Because matters of procedure are governed by the Civil Procedure Rules, any such report must comply with the provisions of Part 35. The lawyer must state his or her qualifications and experience – and it is surprising how often these bear no resemblance to the case at hand. When seeking a report in a claim arising from a personal injury it is of course always advisable to try and get it from a lawyer practicing in personal injury. As always, there is no substitute for a personal recommendation from someone who has worked with the expert before, and all practitioners who work in this field with any degree of regularity will have views on the best experts to use in respect of the most commonly visited destinations.
A report on foreign law should set out, briefly, the overarching principles of the applicable law. In an English context, for example, the report would state that generally the applicable law is fault based and that it is for the party asserting a proposition to prove it. Thus the Claimant must prove negligence, and it is for the Defendant to prove contributory negligence, both on the balance of probabilities. The English common law is precedent-based and the decisions of some courts are binding on the lower courts. In many European jurisdictions, by contrast, the law is codified and there is no (or only a partial) system of precedent. So the report will make reference to the relevant Articles of the Civil Code and any reference to caselaw will largely be for illustrative purposes only. As regards quantum, the report should state the principle underlying the assessment of damages; in England, for example, the guiding principle is that the Claimant should be placed in precisely the same position (s)he was in prior to the accident, save that general damages awards have been increased by 10% to reflect the incidence of success fees. The report should of course provide a full range of opinion, not merely the author’s own view of the law (s)he is reporting on. Many experts fall into the trap of opining on questions of fact, which are reserved for the judge; it is important to be assiduous to prevent them from doing so. Where, for example, there is a dispute as to how a road traffic accident has occurred, the expert should opine on the application of the foreign law to both sets of circumstances alleged, not just the account given by the instructing party.
Where both Claimant and Defendant are habitually resident in the same country, but the accident giving rise to the claim occurs abroad, the law applicable to the tortious claim will be that of their nation of shared residence. Further, where the claim arises out of a claim to which the Package Travel and Linked Travel Arrangements Regulations 2018 apply ie the Claimant was injured in the course of a package holiday, English law will apply. In these circumstances there will obviously be no need to seek evidence as to foreign law. However, the parties will still need to adduce evidence as to foreign standards. This is because although the claim is subject to the law of England and Wales, the standard by which the supplier of services abroad will be judged is that of the nation in which the services are to be supplied.
Take for example a holidaymaker who books a package holiday in Spain with an English tour operator. (S)he duly embarks on the holiday, but during the course of it falls down the stairs, as a result, (s)he says, of the fact that the stairs are highly polished and slippery, and are not fitted with a handrail. The claim is governed by English law and the Package Travel Regulations apply. The court will therefore be asked to determine whether the Claimant has proven on the balance of probabilities that the Defendant’s accommodation supplier was at fault in the provision of a hotel featuring a highly polished staircase with no handrail.
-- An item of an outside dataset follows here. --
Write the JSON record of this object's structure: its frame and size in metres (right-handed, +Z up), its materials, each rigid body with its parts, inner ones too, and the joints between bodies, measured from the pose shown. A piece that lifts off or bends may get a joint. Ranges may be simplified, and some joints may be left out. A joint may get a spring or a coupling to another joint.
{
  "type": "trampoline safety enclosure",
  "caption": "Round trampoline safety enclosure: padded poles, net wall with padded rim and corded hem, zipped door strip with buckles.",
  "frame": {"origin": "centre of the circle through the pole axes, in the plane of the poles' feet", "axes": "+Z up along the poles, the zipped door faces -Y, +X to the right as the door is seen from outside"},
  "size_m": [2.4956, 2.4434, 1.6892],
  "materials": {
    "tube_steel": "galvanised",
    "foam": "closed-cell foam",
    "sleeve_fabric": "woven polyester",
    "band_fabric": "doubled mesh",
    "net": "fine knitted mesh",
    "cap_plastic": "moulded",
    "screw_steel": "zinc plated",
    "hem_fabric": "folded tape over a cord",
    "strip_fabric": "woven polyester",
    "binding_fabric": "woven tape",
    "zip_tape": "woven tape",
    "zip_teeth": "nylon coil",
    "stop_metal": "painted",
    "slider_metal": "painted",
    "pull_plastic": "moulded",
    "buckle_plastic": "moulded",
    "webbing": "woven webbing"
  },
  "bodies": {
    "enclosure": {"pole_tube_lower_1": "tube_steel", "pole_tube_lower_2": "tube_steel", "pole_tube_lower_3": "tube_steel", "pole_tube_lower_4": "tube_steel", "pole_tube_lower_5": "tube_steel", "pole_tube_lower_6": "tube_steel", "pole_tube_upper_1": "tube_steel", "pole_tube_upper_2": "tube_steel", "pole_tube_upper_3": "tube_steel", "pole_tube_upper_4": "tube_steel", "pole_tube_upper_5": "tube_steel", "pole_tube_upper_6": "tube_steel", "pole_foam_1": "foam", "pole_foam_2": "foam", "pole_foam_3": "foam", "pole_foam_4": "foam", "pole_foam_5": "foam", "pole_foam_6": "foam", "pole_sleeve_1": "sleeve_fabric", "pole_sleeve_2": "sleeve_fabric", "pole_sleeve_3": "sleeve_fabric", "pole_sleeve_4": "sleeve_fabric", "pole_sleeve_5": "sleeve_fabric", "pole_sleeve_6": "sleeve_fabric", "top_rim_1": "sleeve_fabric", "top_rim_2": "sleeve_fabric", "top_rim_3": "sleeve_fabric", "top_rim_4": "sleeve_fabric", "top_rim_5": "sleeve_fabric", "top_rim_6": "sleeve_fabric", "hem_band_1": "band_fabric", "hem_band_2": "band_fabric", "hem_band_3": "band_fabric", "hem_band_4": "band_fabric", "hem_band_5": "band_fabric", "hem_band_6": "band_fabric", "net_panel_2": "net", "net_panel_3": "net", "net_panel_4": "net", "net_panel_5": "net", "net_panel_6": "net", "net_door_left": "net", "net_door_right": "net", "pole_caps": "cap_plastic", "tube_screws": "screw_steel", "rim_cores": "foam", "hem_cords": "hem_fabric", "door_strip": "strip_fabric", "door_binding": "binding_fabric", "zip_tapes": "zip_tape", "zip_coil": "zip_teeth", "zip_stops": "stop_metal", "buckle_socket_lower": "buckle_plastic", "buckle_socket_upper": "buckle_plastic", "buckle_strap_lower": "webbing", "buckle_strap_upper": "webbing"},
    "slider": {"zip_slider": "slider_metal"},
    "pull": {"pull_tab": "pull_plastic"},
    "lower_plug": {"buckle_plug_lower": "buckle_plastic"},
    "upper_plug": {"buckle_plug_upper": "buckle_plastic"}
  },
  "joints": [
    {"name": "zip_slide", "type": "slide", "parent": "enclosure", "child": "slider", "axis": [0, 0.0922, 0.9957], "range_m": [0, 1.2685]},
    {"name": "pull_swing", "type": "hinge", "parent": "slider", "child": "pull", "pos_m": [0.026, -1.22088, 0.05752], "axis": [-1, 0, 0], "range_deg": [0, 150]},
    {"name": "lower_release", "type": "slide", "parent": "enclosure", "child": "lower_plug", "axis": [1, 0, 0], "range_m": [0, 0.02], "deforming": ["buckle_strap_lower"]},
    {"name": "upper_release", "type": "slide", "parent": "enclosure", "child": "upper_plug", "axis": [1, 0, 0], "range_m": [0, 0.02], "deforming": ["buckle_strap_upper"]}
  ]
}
The court will apply English law to the claim, but will ask itself whether the accommodation complies, not with English but with local foreign, standards. Therefore any English building regulations regarding the provision of handrails will be completely irrelevant – the Claimant must prove that the supplier has breached Spanish regulatory and other standards. This will encompass any relevant building regulations, any municipal rules, and local custom and practice. If it is local practice not to polish the tiles on staircases, for example, due to the risk of slipping, the Claimant may rely on that practice. Where, conversely, the local building regulations applicable at the time of construction required a handrail to be fitted, the Claimant will be able to prove a breach of local regulations, and (all other things being equal) the claim will succeed.
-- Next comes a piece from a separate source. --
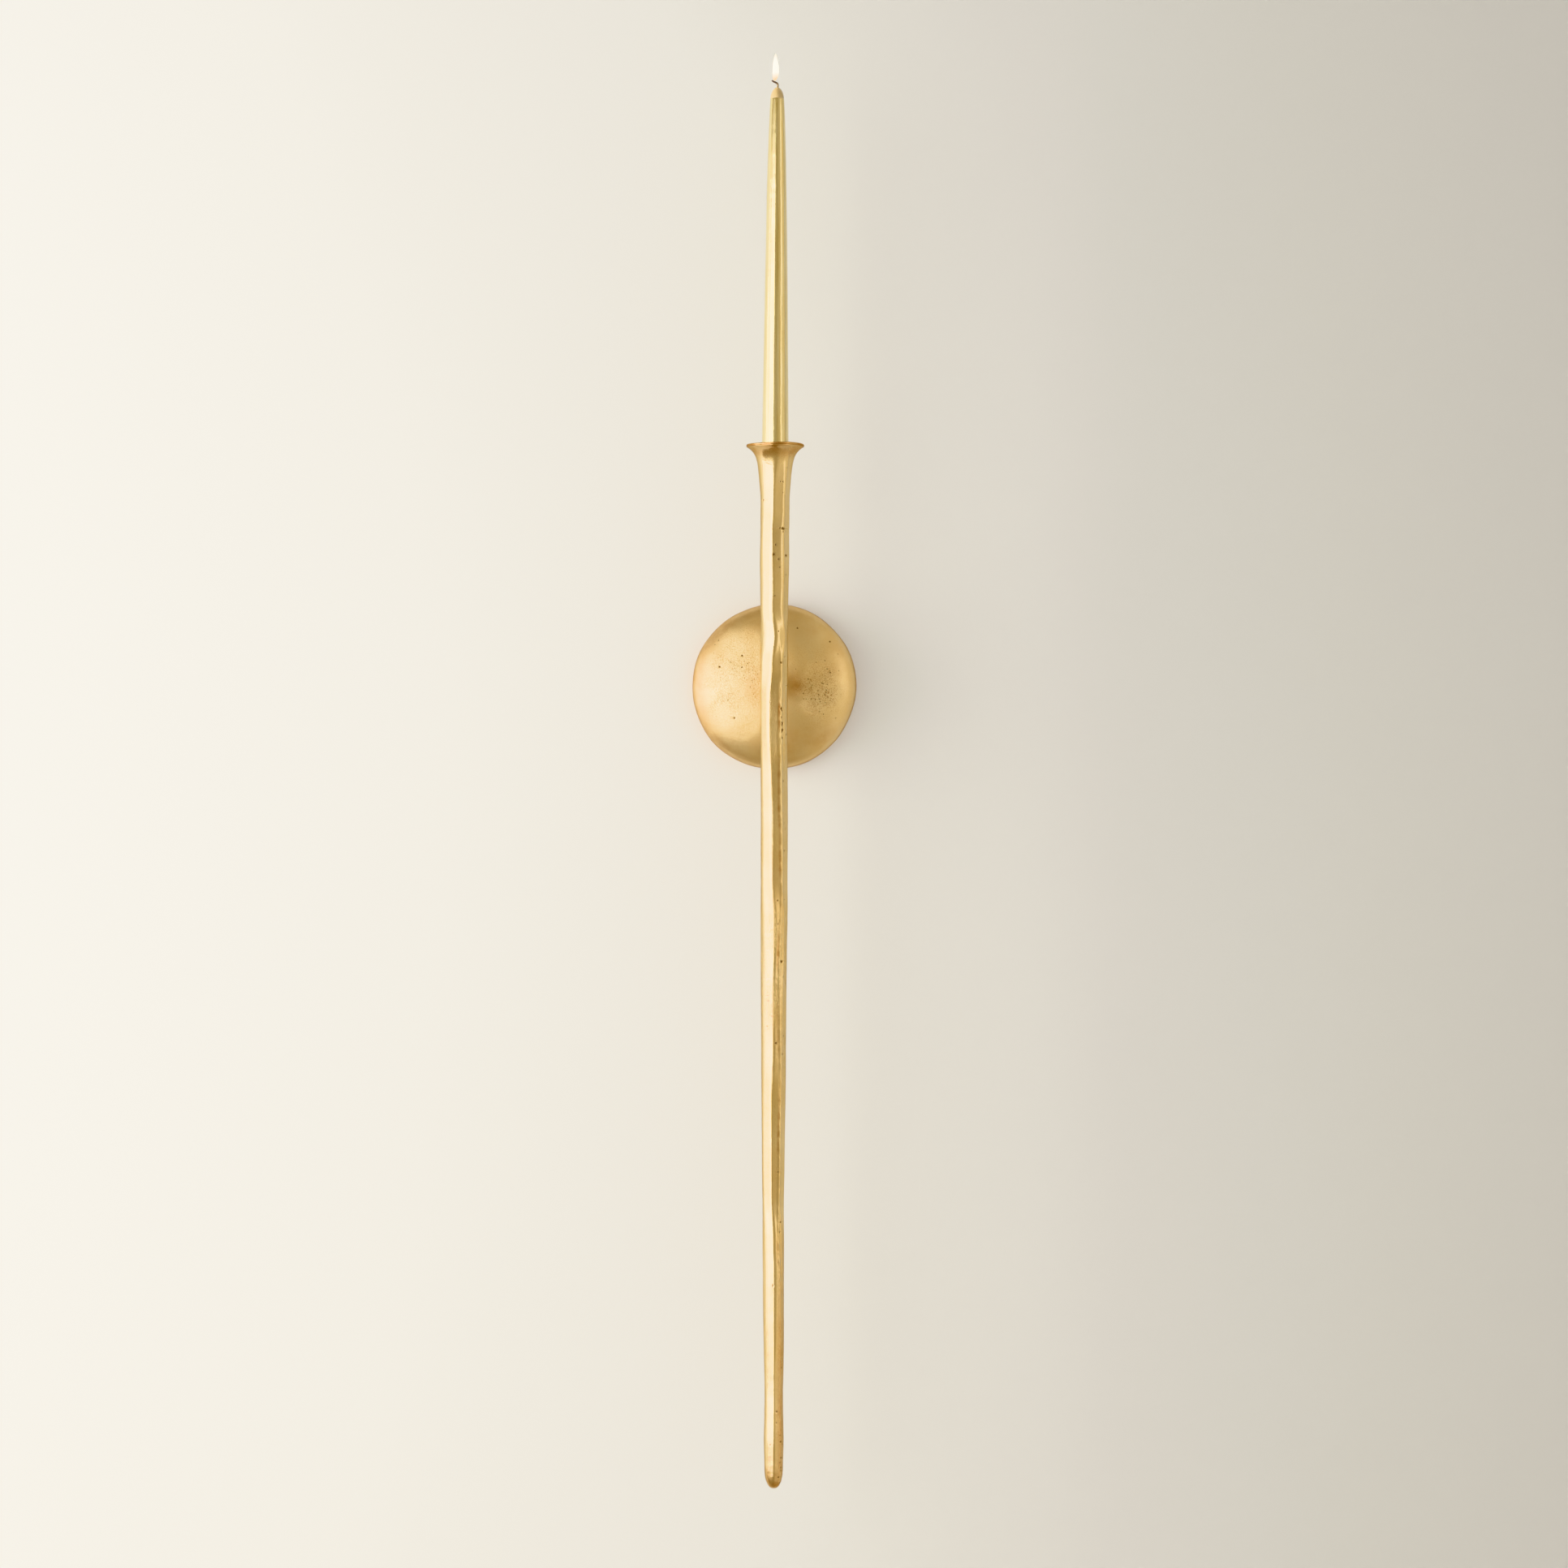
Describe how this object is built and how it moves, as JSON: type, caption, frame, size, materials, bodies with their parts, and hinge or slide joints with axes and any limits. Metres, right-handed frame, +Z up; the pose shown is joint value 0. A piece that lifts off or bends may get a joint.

In order to prove a breach of local standards it will almost always be necessary for the Claimant to adduce expert evidence on the subject. In order to challenge this evidence the Defendant may either raise Part 35 Questions or instruct its own expert in the usual way. Because the expert is opining as to local standards, and not foreign law, the choice of expert is much wider than in foreign law claims. In some cases an engineer will be the appropriate expert; in others an architect or lawyer might be able to shed some light on the relevant standards. In the example given, an architect might well be able to opine as to relevant building regulations, but would not have the requisite expertise to provide a view on local cleaning custom and practice; a health and safety expert or lawyer might therefore be the better choice of expert to give an opinion on all aspects of the case. In all cases the choice of discipline should be tailored to the precise factual nexus alleged, insofar as this is possible.
As with experts as to foreign law, experts as to foreign standards should be astute to opine only as to the standards applicable at the relevant time; it is no part of their remit to comment on questions of fact or to attempt to adjudicate between conflicting accounts. Their role is solely to assist the court with the standard by which the foreign supplier should be judged. The court can then use this yardstick to consider whether on the facts the supplier has fallen short of the required norm.
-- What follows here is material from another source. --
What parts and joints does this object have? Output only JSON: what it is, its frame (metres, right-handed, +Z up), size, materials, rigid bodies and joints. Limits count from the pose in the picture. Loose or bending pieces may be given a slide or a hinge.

The distinction between expert evidence as to foreign applicable law and local standards is an important one, and practitioners should be careful to bear it in mind in instructing experts in cases involving a foreign element. Although reports on foreign law may properly include reference to local standards, reports on local standards will only rarely need to make reference to foreign law, and any allusion to matters such as reversal of the burden of proof or strict liability is simply misplaced and should be removed prior to finalisation of the report. Practitioners are reminded that where an expert has been instructed to opine as to irrelevant matters, costs consequences may well flow, even in the event that the relevant parts of the report are found to have been helpful to the court.